I have been a student of foreign language in both a formal setting in a classroom and a self-studier for the past four years. I realize that there are certain aspects of the typical foreign language class that should be addressed, particularly when it comes to culture. In my state of California, we have five levels of each foreign language, taught all the way up to either V (Five) or AP (Advanced Placement). It is usually not until the fourth or fifth level of the class that culture actually becomes a large part of the curriculum. Exceptions include when the teacher is a native from a country where the language is spoken or is particularly enthusiastic in teaching the culture, in which cases culture may be a topic of discussion earlier on.

But let’s focus on the most common scenario: culture is not discussed until the latter levels of the class. We all know that culture is a very integral part of learning a language, and that the language serves as a medium to understand that culture and its people. However, in the earlier parts of the language tracks, the focus is almost 100% on the grammar and practice of the language. This creates the impression that the target language is a reinterpretation of English. Let’s get this straight: languages are not different versions of each other. If they were, then everybody on the planet would be essentially the same, most nations wouldn’t exist, and conflict would be considerably lessened. Culture is part of what defines race and ethnicity, because it reflects not only the history of a language, but also of the people who are a part of it. As I have discussed in my This I Believe response (linked here), each language is the vessel of communication for different cultures. Each is unique, with its own vocabulary, syntax, constructions, word choice, and other properties.

So now that we’ve established that language classes often focus excessively on the grammar and practice of the language (which are still important, by the way), what does this situation do to the students? For one, it bores them out of their minds. They end up thinking that the language is just a bunch of rules and words, not an actual thing people use. Even for the students that do continue to the upper level classes, their understanding of the language is incomplete and unintegrated.

This all stands in contrast to the self-study of foreign language, which inherently implies an interest in the culture as well as in the language. The blog Learning Thai Without Studying by adamf2011 (linked here) does a great job of explaining the role of culture in learning a language, and how grammatical learning is not everything there is to a language. By purposely avoiding the use of traditional techniques, he forced himself into the culture by being in the environment without knowing any Thai whatsoever. While I prefer the analytical approach to language (it’s just easier for me), I still stress the study of cultural material by talking about it online with my Italian teachers, and reading about it online. The complete immersion method makes little sense to me (although evidently it works), so I prefer a half analytical, half cultural method. The only way one can understand a language completely is by using the language in context, and understanding how words are used by natives, in the culture that the language has cultivated, or been cultivated by.

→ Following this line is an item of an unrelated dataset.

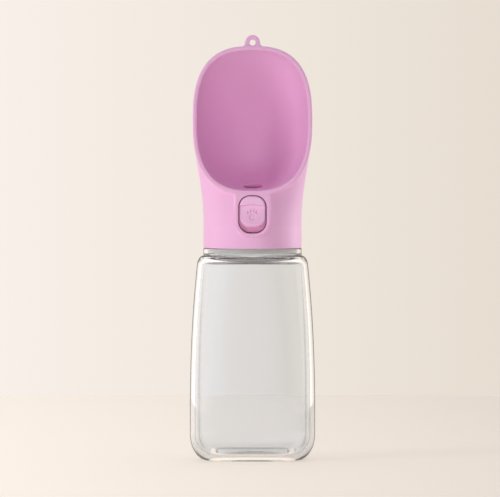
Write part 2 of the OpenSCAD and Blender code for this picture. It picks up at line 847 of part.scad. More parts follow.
module plug_o_ring() color([0.16, 0.16, 0.17])
    o_ring(chamber_r - plug_ring_t / 2 - ring_sink, plug_ring_t - ring_sink,
           plug_y + plug_nose / 2);

// Silicone sleeve between the spout and the bowl's floor
module outlet_seal() color([0.93, 0.93, 0.92]) {
    bore = outlet_d / 2;
    neck = spout_r + seal_neck_t - run_clear;
    sleeve = spout_r + run_clear;
    lip = spout_r + seal_lip_w;
    stop_z = spout_top_z + groove_gap;
    translate([0, outlet_y, 0])
        rotate_extrude()
        polygon([[bore, sump_z + lip_t], [bore, stop_z],
                 [sleeve, stop_z], [sleeve, spout_top_z - seal_grip],
                 [sleeve + seal_wall, spout_top_z - seal_grip],
                 [sleeve + seal_wall, boss_low_z - lip_t],
                 [lip, boss_low_z - lip_t], [lip, boss_low_z],
                 [neck, boss_low_z], [neck, sump_z], [lip, sump_z],
                 [lip, sump_z + lip_t - tail_step],
                 [lip - tail_step, sump_z + lip_t]]);
}

/* Button */

module carrier_outline(g) {
    translate([0, carrier_low_z + carrier_h / 2])
        polygon(rounded_points(carrier_w + 2 * g, carrier_h + 2 * g,
                               window_r - slide_clear + g));
}

module button_carrier() color([0.93, 0.68, 0.84]) {
    slot_w = leg_t + 2 * slide_clear;
    slot_h = leg_h + lock_travel + 2 * slide_clear;
    face_end_y = carrier_y + carrier_face_t;
    difference() {
        union() {
            difference() {
                union() {
                    push_y(carrier_y, flange_y + flange_t)
                        carrier_outline(0);
                    push_y(flange_y, flange_y + flange_t)
                        translate([0, carrier_low_z + carrier_h / 2])
                        square([carrier_w + 2 * flange_lip, carrier_h], center = true);
                }
                push_y(face_end_y, flange_y + flange_t + CUT)
                    carrier_outline(-carrier_wall);
            }
            bar_y(hub_r, face_end_y - HAIR, hub_end_y);
        }
        bar_y(stem_r + run_clear, stem_front_y, hub_end_y + CUT);
        bar_y(screw_r + run_clear, carrier_y - CUT, stem_front_y + CUT);
        bar_y(screw_head_r + seat_clear, carrier_y - CUT, carrier_y + screw_sink);
        // slots for the button's legs
        for (side = [-1, 1])
            push_y(carrier_y - CUT, face_end_y + CUT)
                translate([side * (leg_x + leg_t / 2) - slot_w / 2,
                           leg_mid_z() + leg_h / 2 + slide_clear - slot_h])
                square([slot_w, slot_h]);
    }
}

// Height of the middle of the button's legs
function leg_mid_z() = button_mid_z + leg_up;

module carrier_screw() color([0.72, 0.73, 0.75]) {
    seat = carrier_y + screw_sink;
    difference() {
        union() {
            bar_y(screw_head_r, seat - screw_head_t, seat);
            bar_y(screw_r, seat - HAIR, stem_front_y + screw_reach);
        }
        for (turn = [0, 90])
            translate([0, seat - screw_head_t, valve_z])
                rotate([0, turn, 0])
                cube([cross_w, screw_head_t, cross_t], center = true);
    }
}

// Height of the thumb pad's deepest line
function scoop_low() = button_mid_z + button_h / 2 - band_h - band_gap;

// Radius of the thumb pad's hollow
function scoop_r() =
    let (reach = scoop_low() - (button_mid_z - button_h / 2) - lip_gap)
    (reach * reach + scoop_depth * scoop_depth) / (2 * scoop_depth);

// Depth of the thumb pad's surface at height z
function pad_y(z) =
    button_y - button_t + scoop_depth - scoop_r()
    + sqrt(pow(scoop_r(), 2) - pow(z - scoop_low(), 2));

// Outline of the button at the share s of its thickness, 0 at the front
function cap_ring(s) =
    let (front = 1 - s,
         low = button_mid_z - button_h / 2 + lip_draft * pow(front, draft_curve),
         high = button_mid_z + button_h / 2 - side_draft * front,
         points = rounded_points(button_w - 2 * side_draft * front, high - low,
                                 button_r))
    [for (p = points)
        [-p.x, button_y - button_t * front, (low + high) / 2 + p.y]];

module button_cap() color([0.98, 0.78, 0.91]) {
    r = scoop_r();
    levels = 4;
    step_z = button_mid_z + button_h / 2 - band_h;
    catch_y = carrier_y + carrier_face_t + barb_gap;
    paw_z = button_mid_z - paw_drop;
    // generic paw: [x, height over the pad, radius]
    toes = [[-2.75, 3, 0.75], [-1, 4.35, 0.8], [1, 4.35, 0.8], [2.75, 3, 0.75]];
    difference() {
        loft([for (i = [0:levels]) cap_ring(i / levels)]);
        intersection() {
            translate([-button_w, button_y - button_t + scoop_depth - r, scoop_low()])
                rotate([0, 90, 0])
                cylinder(h = 2 * button_w, r = r, $fn = 128);
            translate([-button_w, button_y - button_h, step_z - button_h])
                cube([2 * button_w, button_h, button_h]);
        }
        translate([0, pad_y(paw_z) + paw_relief, paw_z])
            rotate([90, 0, 0])
            cylinder(h = button_t, r = paw_r, $fn = 32);
        for (toe = toes)
            translate([toe.x, pad_y(paw_z + toe.y) + paw_relief, paw_z + toe.y])
                rotate([90, 0, 0])
                cylinder(h = button_t, r = toe[2], $fn = 24);
    }
    // legs that snap behind the carrier's face
    for (side = [-1, 1])
        push_y(button_y - CUT, catch_y + barb_t)
            translate([side * (leg_x + leg_t / 2) - leg_t / 2, leg_mid_z() - leg_h / 2])
            square([leg_t, leg_h]);
    for (side = [-1, 1])
        push_y(catch_y, catch_y + barb_t)
            translate([side * (leg_x + leg_t / 2 + barb / 2) - leg_t / 2,
                       leg_mid_z() - leg_h / 2])
            square([leg_t + barb / 2, leg_h]);
}

bottle();
neck_gasket();
bowl_head();
inner_cap();
vent_valve();
foot_gasket();
valve_body();
valve_screws();
valve_stem();
stem_o_ring();
poppet_seal();
poppet_clip();
valve_spring();
spring_plug();
plug_o_ring();
outlet_seal();
button_carrier();
carrier_screw();
button_cap();
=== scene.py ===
"""Looks of a dog travel water bottle: a clear bottle, a pink drinking scoop with its thumb
button, and the valve inside. Lengths in the code are millimetres unless a name says
otherwise. Z is up, the scoop faces -Y and Z = 0 is the table."""

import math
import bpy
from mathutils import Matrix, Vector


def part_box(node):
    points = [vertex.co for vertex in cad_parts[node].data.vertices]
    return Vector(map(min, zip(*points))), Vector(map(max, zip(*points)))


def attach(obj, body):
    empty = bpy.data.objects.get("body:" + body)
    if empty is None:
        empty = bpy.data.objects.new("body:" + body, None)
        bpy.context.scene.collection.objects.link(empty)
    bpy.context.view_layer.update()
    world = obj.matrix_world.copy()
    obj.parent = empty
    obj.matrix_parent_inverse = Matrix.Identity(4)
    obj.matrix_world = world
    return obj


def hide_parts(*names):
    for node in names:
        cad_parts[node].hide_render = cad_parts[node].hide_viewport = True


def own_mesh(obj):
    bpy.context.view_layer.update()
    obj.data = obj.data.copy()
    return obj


bl_info = {
    "name": "Dog Travel Water Bottle",
    "version": (1, 0, 0),
    "blender": (4, 5, 0),
    "location": "View3D > Sidebar > Travel Bottle",
    "description": "Builds a clear travel bottle with a drinking scoop and its valve",
    "category": "Object",
}

import bmesh
import bpy
import numpy as np
from mathutils import Matrix, Vector

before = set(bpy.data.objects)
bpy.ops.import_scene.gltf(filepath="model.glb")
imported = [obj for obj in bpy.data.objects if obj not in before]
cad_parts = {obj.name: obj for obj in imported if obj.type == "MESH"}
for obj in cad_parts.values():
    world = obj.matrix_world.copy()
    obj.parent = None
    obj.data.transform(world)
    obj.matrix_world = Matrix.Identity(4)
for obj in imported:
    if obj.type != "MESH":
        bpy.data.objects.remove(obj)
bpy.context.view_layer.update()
MM = 0.001


def box_mm(node):
    """Lowest and highest corner of a CAD node, in millimetres."""
    low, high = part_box(node)
    return low / MM, high / MM


# Landmarks taken from the frame
BOTTLE_LOW, BOTTLE_HIGH = box_mm("bottle")
HEAD_LOW, HEAD_HIGH = box_mm("bowl_head")
DECK_TOP_Z = box_mm("inner_cap")[1].z
BUTTON_LOW, BUTTON_HIGH = box_mm("button_cap")
SPRING_LOW, SPRING_HIGH = box_mm("valve_spring")
SCREWS_LOW, SCREWS_HIGH = box_mm("valve_screws")

# Bottle
BOTTLE_W = BOTTLE_HIGH.x - BOTTLE_LOW.x
BOTTLE_D = BOTTLE_HIGH.y - BOTTLE_LOW.y
NECK_TOP_Z = BOTTLE_HIGH.z
COLLAR_Z = HEAD_LOW.z
COLLAR_H = 5.1
SHOULDER_Z = COLLAR_Z - COLLAR_H
SHOULDER_W = 69.8
SHOULDER_D = 66.8
SHOULDER_ROUND = 5.4
SHOULDER_LAND = 0.4
FOOT_ROUND_H = 17
FOOT_ROUND_W = 11.5
FOOT_LAND = 5
FOOT_HOLLOW = 0.8
TAPER_FROM_Z = 0.23 * SHOULDER_Z
TAPER_POWER = 2.2
BODY_POWER = 4.4
TOP_POWER = 3
WELL_Z = SHOULDER_Z + 1.2
NECK_R = 25
NECK_WALL = 2.4
COLLAR_WALL = 2
CROWN_W = 3.4
CROWN_H = 3.4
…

But now, let’s answer the question in the title of this blog post. Are we, “uncultured swine,” because we don’t learn about the culture early enough? I’d wager to say yes. America in particular, while a melting pot society and one very open to different languages and cultures, makes a point of making other languages and cultures very exotic, and strange. While they are different, this view distances learners from the languages they’re studying. In addition, the relegation of these languages to secondary status both at home and the world at large reinforces the idea that other languages are exactly like English, except in different sounds, spellings, writing systems, and sentence orders. But the fact is that each language is independent, and represents a different culture from those represented by other languages. It is for this reason that I advocate cultural exposure and contextualization from day one of language classes, not just in California, but also the US as whole, as well as the whole world.

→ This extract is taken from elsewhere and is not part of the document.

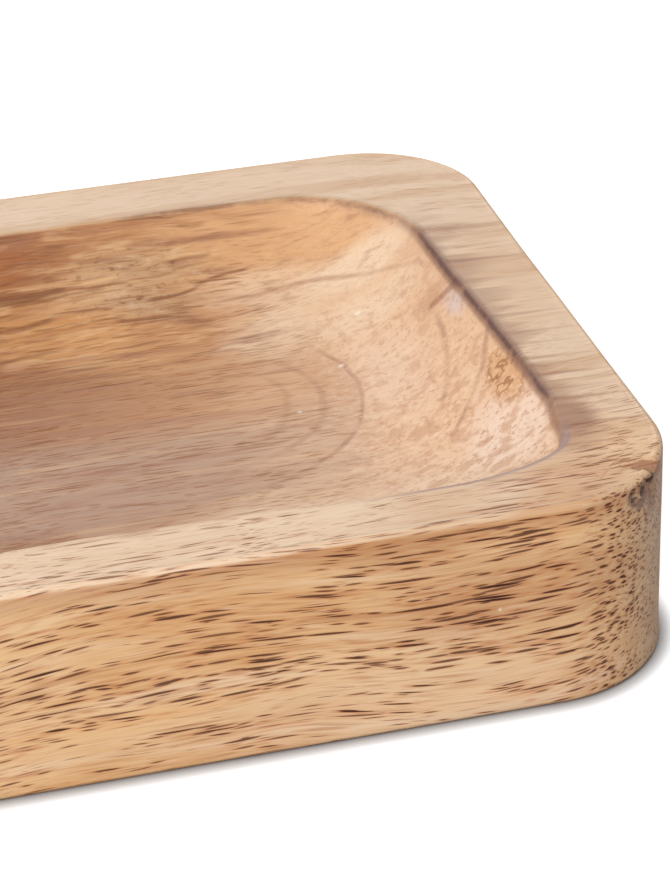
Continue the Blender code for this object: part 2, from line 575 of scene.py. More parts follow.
# Browner and paler areas of the front: (centre, radii, softness, colour, strength)
FRONT_TINTS = (
    ((48.0, -41.5, 12.8), (12.0, 6.0, 4.2), 0.50, TAN_DARK, 0.55),
    ((37.2, -41.5, 18.8), (6.0, 6.0, 2.0), 0.60, TAN_DARK, 0.50),
    ((38.0, -41.5, 3.0), (20.0, 6.0, 5.0), 0.60, CREAM, 0.35),
)

# Dark lines along the grain on the right end of the rim: (y at x 60, width, strength)
RIM_LINES = (
    (18.1, 1.50, 0.60),
    (13.6, 0.60, 0.25),
    (9.9, 0.60, 0.85),
    (5.0, 0.60, 0.20),
    (-3.4, 0.50, 0.55),
    (-7.6, 0.40, 0.40),
    (-10.2, 0.35, 0.35),
    (-13.3, 0.40, 0.55),
    (-17.0, 0.50, 0.75),
    (-18.6, 0.35, 0.55),
    (-20.1, 0.35, 0.50),
    (-22.2, 0.55, 0.80),
    (-23.8, 0.35, 0.50),
    (-25.3, 0.35, 0.55),
    (-27.4, 0.50, 0.75),
    (-29.3, 0.35, 0.50),
    (-31.2, 0.35, 0.45),
)

# Where the rim is warmer and browner: (centre, radii, strength)
WARM_RIM = (
    ((56.5, -26.0, 21.0), (2.8, 7.0, 4.0), 0.70),
    ((54.3, -37.0, 21.0), (4.6, 5.4, 4.0), 0.85),
    ((51.5, -40.6, 21.0), (4.0, 2.2, 4.0), 0.80),
    ((41.6, -37.3, 21.0), (4.5, 3.0, 4.0), 0.40),
    ((60.5, 6.0, 21.0), (4.0, 9.0, 4.0), 0.35),
)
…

Thanks for reading this post, and I hope you have some comments, so that you can offer your own views on this matter. I enjoy discussing such things, so please go ahead and leave some comments!

This I Believe

Recently, my English teacher assigned a personal essay based off an essay prompt from the 1960s, called, “This I Believe,” that encouraged people to send in 500 word essays detailing a personal belief. My teacher encouraged us to make it highly personal in nature, written in your speaking voice, and delve into the inner nature of the belief being written about. It must detail how you came to your philosophy. The original invitation requested these essays to enrich the lives of others,  give them some form of wisdom or food for thought, and to stimulate the formation of personal beliefs. Perhaps a bit typically, I wrote mine on language, so I’m posting my essay here for you to read:

Yake aunge Kannada baralla? Aun kivda, pedda?” (Why doesn’t he speak Kannada? Is he deaf, stupid?) elderly relatives asked my parents in the family house in Madras. I heard and understood every word, but could not form them in a reply.

Sumne English-li helamma, Shashank. Aurge Kannada-li heltini nin-gosra.” (Just say it in English, Shashank. I’ll tell them in Kannada for you.) my parents would assure me. And I felt miserable because of it. My world was fragmented to me in those days.

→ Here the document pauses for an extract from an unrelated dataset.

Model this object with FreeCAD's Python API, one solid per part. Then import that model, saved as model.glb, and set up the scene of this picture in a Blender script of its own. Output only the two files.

I believe that language shapes people, because I myself was shaped by it. I could not speak until I was around three years old, and when I was older, I couldn’t speak Kannada very well, cutting me off from my family and background. It was then that I realized the effect of language on people, especially myself. A lot of people take speaking your mother tongue for granted, but it has always meant much more to me than just a skill.

Years later, I speak Kannada a little better, but not as well as I’d like. I developed a passion for language, and right now, I’m learning three at the same time. It’s not just because I want to look smart, or make myself look more impressive. I believe in connecting with other people on that basic level. I understand someone more deeply in his or her own language. I think in terms of the languages I know. I work to learn languages to learn from the world. I cannot reject language, for I must aspire to know others as I know myself.

The fact there are multiple languages broadens the range of self-expression. I believe in the power that language holds over human beings, to capture the exact way one feels in one or two words. Language retells history, experience, and feeling. I am humbled by the solemnity of sajda, and the absoluteness of sifr. Through language, can I feel duende within myself. You can’t explain these words, because their meanings are fundamentally attached to the way people use them and say them. I believe that to speak a language is to vocalize experience and convey feelings in ways that other arts cannot. Sankocha and aumana are unique to my experience as a Kannadiga, and they hold special meaning for me. Kob-jasti is not just a word my parents use to describe me when I’m being condescending or cocky. Shani, Saturn, is not just a planet to me, and mundede is so much more than just a widow. 

Through language, I can understand the full range of the human experience. I can carry myself with sprezzatura, perhaps one day know koi no yokan, and feel saudade thereafter. To use language, for me, is to live life and understand others in their own tongue, how they really are. I believe in the power of language to change people as it has done me, and create mutual, complete understanding between people of each and every background.